Totalitarianism strives not toward despotic rule over men, but toward a system in which men are superfluous.
About This Quote
Arendt develops this formulation in her postwar analysis of Nazism and Stalinism, written after her flight from Nazi Germany and her work with Jewish refugee organizations. In The Origins of Totalitarianism (first published 1951), she argues that totalitarian regimes are not merely extreme dictatorships but novel political forms that aim to remake human reality itself. The line appears in her discussion of how terror and ideology function together: terror is not only a tool to silence opponents but a means to organize society so that spontaneous human action, plurality, and individual initiative disappear. The “superfluousness” of persons is linked to mass atomization, the destruction of civil and legal status, and the production of populations that can be treated as expendable.
Interpretation
Arendt’s point is that totalitarianism’s ultimate ambition is deeper than domination. Despotism still presupposes subjects to command; totalitarianism seeks a self-running system in which human beings no longer matter as distinct agents.

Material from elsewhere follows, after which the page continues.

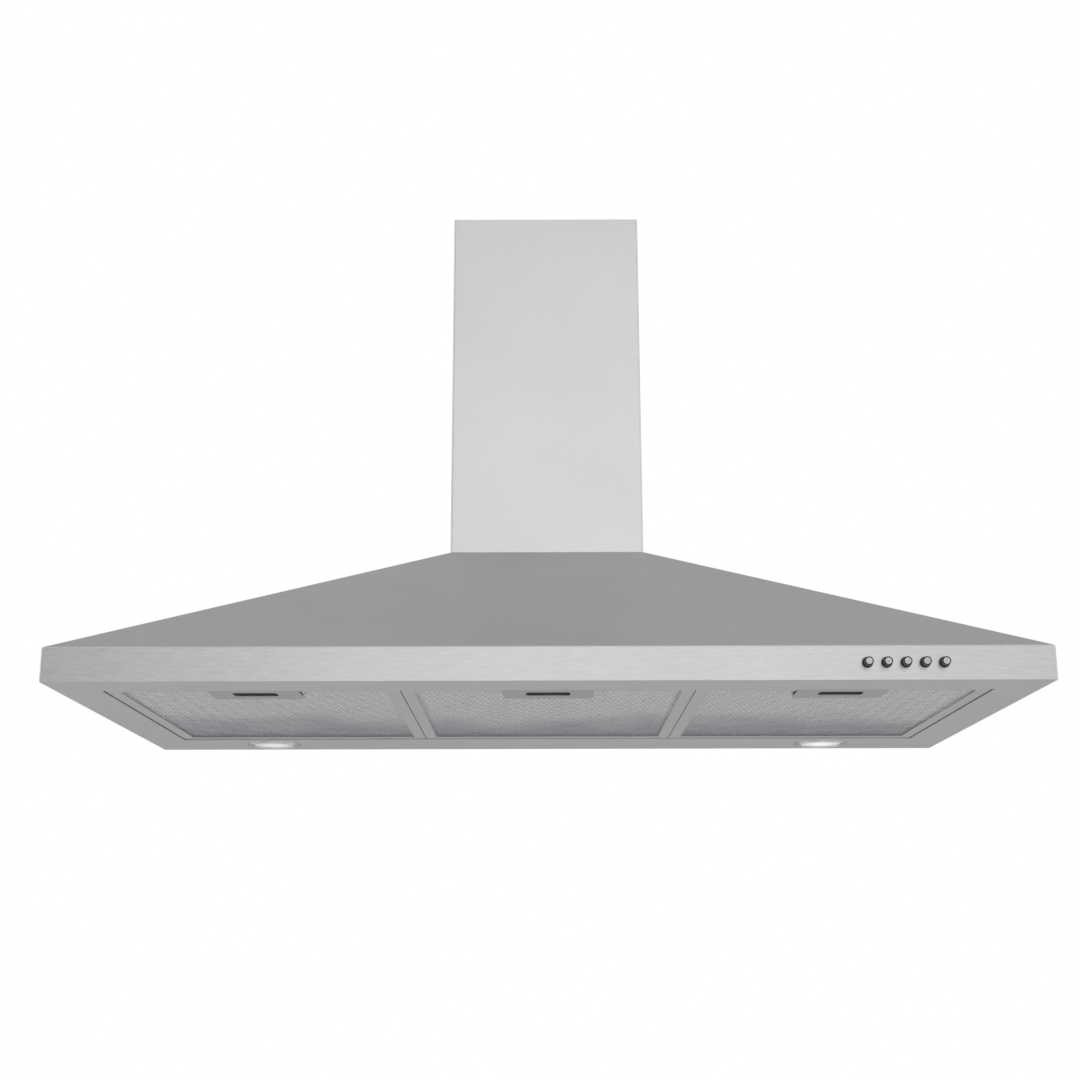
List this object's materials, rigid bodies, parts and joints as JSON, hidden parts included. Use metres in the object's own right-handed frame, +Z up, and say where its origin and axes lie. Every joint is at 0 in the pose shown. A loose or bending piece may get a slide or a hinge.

By making people interchangeable and disposable—through terror, bureaucratic procedures, and ideological “laws” of history or nature—the regime aims to eliminate unpredictability, conscience, and political freedom, all of which arise from human plurality. “Superfluous” signals not only physical extermination but also the political and moral nullification of persons: individuals become mere functions of the movement. The quote crystallizes Arendt’s warning that the gravest threat is a world where human agency is engineered out of existence.